Corriere della Sera, 30 dicembre 2021
Un giro nella Roma dei Papi
Alla fine si torna ai piedi del colle Vaticano, nella necropoli che Costantino fece interrare, cosa inaudita, per costruirvi sopra una basilica. Tra il 319 (o 322) e il 329 (o 333), gli ingegneri dell’imperatore avevano sbancato un’intera collina per ricoprire di terra la città dei morti. L’edificio costantiniano durò più di undici secoli, finché Niccolò V, il pontefice che creò la Biblioteca vaticana, decise dopo il giubileo del 1450 che non c’era più niente da fare, la basilica stava per crollare, e avviò il processo che in meno di due secoli l’avrebbe rasa al suolo per sostituirla con una nuova: San Pietro, come la vediamo oggi, sormontata dalla cupola di Michelangelo.
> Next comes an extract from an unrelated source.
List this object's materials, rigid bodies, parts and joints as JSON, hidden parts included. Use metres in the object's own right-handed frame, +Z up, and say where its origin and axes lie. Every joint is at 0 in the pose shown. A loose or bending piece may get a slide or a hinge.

Il fatto notevole è che, mentre cambiavano papi, progetti e artisti, una sola cosa rimase immutabile: non spostare, mai, l’asse della basilica, mantenere il focus dell’edificio sul luogo della memoria di quel pescatore di Betsaida che aveva raggiunto Roma per annunciare il Vangelo e nell’Urbe, come Paolo, era stato ucciso sotto Nerone. Costantino sapeva ciò che faceva, da oltre un secolo e mezzo quel luogo era meta di devozione. In Andare per la Roma dei papi (riproposto dal Mulino) Giovanni Maria Vian riporta le parole solenni che il 23 dicembre 1950 pronunciò Pio XII, l’ultimo papa romano, dopo la campagna di scavi sotto San Pietro: la cupola s’inarca «esattamente sul sepolcro del primo Vescovo di Roma», la tomba scoperta nella necropoli dov’era stato sepolto intorno all’anno 67, con il celebre (e controverso) graffito che dice Petros eni, «Pietro è qui».
E questo è solo il punto di partenza, o meglio di arrivo, del viaggio a ritroso nel tempo intrapreso dall’autore dalla parte della Roma dei papi. Vian è uno storico, docente di Filologia patristica alla Sapienza, ha diretto per undici anni l’«Osservatore Romano». Conosce come pochi la storia della Chiesa e della città, e accompagna il lettore alla scoperta di aspetti e dettagli sconosciuti ai più. Una guida unica. Perché non tutta, ovvio, ma buona parte della storia e dell’arte di Roma è legata al papato. Almeno fino al 20 settembre 1870, quando Porta Pia segna una frattura anche nel rapporto tra il più grande dei committenti e l’arte. «Rifacciamo la pace?», chiedeva Paolo VI agli artisti, nella Sistina, il 7 maggio 1964.
Proprio Montini aveva riportato le opere contemporanee in Vaticano, da Chagall a Picasso, da Manzù a Minguzzi, e chiamato l’architetto Nervi per la nuova aula delle udienze. Fu solo una parentesi, però. Così il libro risale nei secoli alla ricerca di ciò che è stata, la Roma dei papi. Per dire, la città con il maggior numero di obelischi egizi al mondo: «A Napoleone che con tono irrisorio domandò ad Antonio Canova se nella città sapessero almeno piantare gli alberi, lo scultore replicò tagliente: “Maestà, a Roma piantano obelischi”». E poi le catacombe, le chiese, i palazzi del Laterano e del Quirinale, le cappelle. E i papi che hanno cambiato il volto di Roma, su tutti Alessandro VII: fu lui, probabilmente, a suggerire a Bernini l’idea di un porticato davanti a San Pietro che «dimostrasse di ricevere à braccia aperte maternamente i Cattolici per confermarli nella credenza, gl’Heretici per riunirli alla Chiesa, e gl’Infedeli per illuminare alla vera fede».